### Supplied data
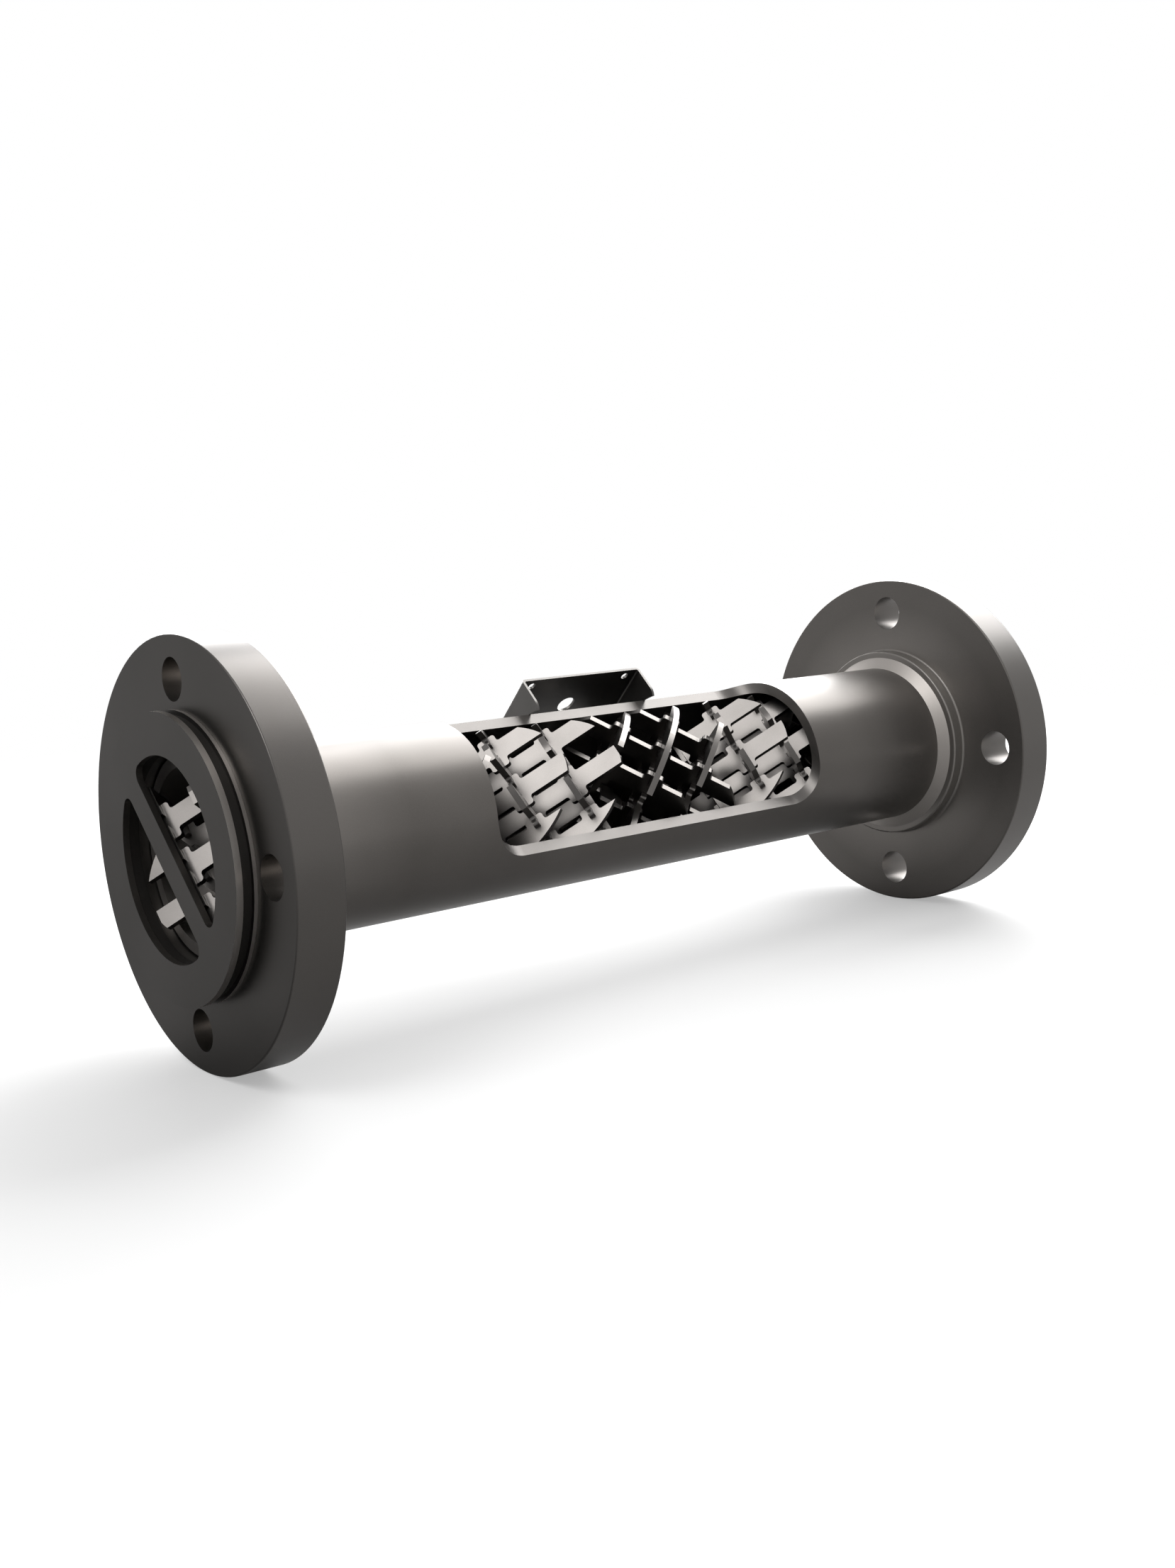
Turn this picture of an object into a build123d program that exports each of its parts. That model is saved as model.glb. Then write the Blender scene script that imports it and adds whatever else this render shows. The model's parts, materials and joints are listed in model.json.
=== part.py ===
# A static mixer for a three inch pipeline: a flanged pipe housing with a sight
# window cut in its side, and six mixing elements of crossed diagonal bars inside.
# Millimetres. The pipe runs along X, Z is up, and the origin is the centre of the
# retaining plate's outer face, at the front end.

from build123d import *
from math import sqrt
import os

# Housing pipe
pipe_outer_radius = 44.45
pipe_wall = 5.49
pipe_recess = 4.5            # the pipe ends stop this far inside the raised faces

# Slip-on flanges
flange_clearance = 0.9       # radial gap between the pipe and the flange bore
hub_wall = 8.65              # hub metal around the flange bore
hub_length = 7.5
flange_thickness = 22.0      # without the raised face
bolt_seat = 22.2             # from the hub's side out to the bolt circle
bolt_hole_radius = 9.525
bolt_count = 4
bolt_rim = 19.05             # from the bolt circle out to the rim
raised_face_height = 1.6
raised_face_margin = 3.175   # from the raised face out to the bolt holes
rim_round = 0.8
hub_round = 1.0
hub_base_round = 1.2

# Welds between the hubs and the pipe
weld_length = 3.4            # along the pipe
weld_height = 6.05           # up the hub's end face

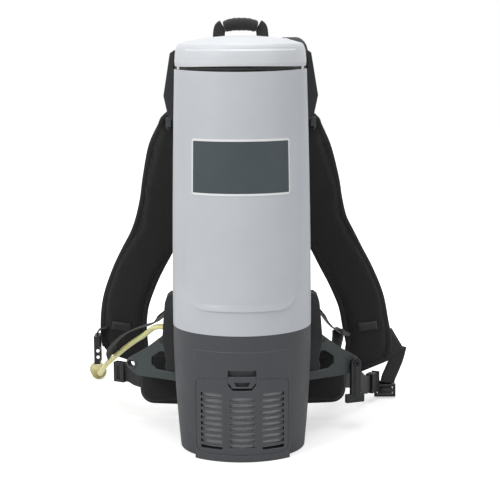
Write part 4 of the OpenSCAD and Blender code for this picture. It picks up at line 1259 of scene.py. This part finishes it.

### Written request
Give the lines again, exactly as they stand, from the beginning of the data through the line with "pipe_recess = 4.5".

### Solution to the exercise
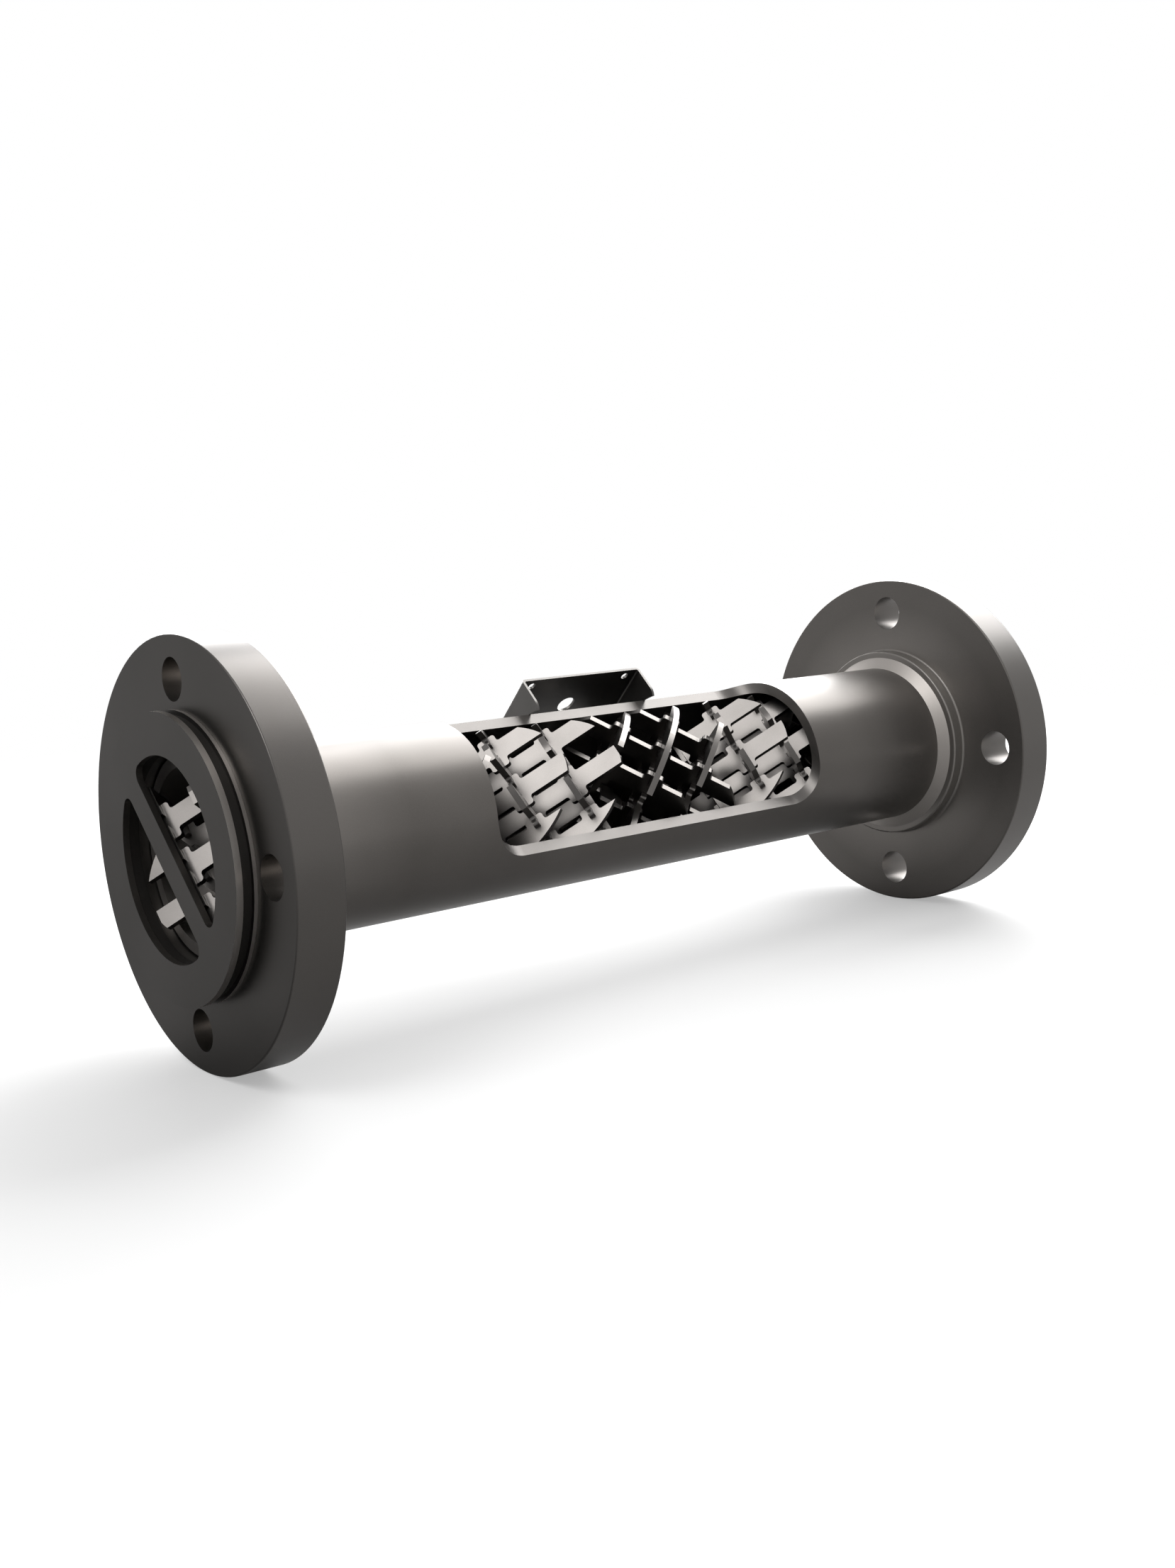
Turn this picture of an object into a build123d program that exports each of its parts. That model is saved as model.glb. Then write the Blender scene script that imports it and adds whatever else this render shows. The model's parts, materials and joints are listed in model.json.
=== part.py ===
# A static mixer for a three inch pipeline: a flanged pipe housing with a sight
# window cut in its side, and six mixing elements of crossed diagonal bars inside.
# Millimetres. The pipe runs along X, Z is up, and the origin is the centre of the
# retaining plate's outer face, at the front end.

from build123d import *
from math import sqrt
import os

# Housing pipe
pipe_outer_radius = 44.45
pipe_wall = 5.49
pipe_recess = 4.5            # the pipe ends stop this far inside the raised faces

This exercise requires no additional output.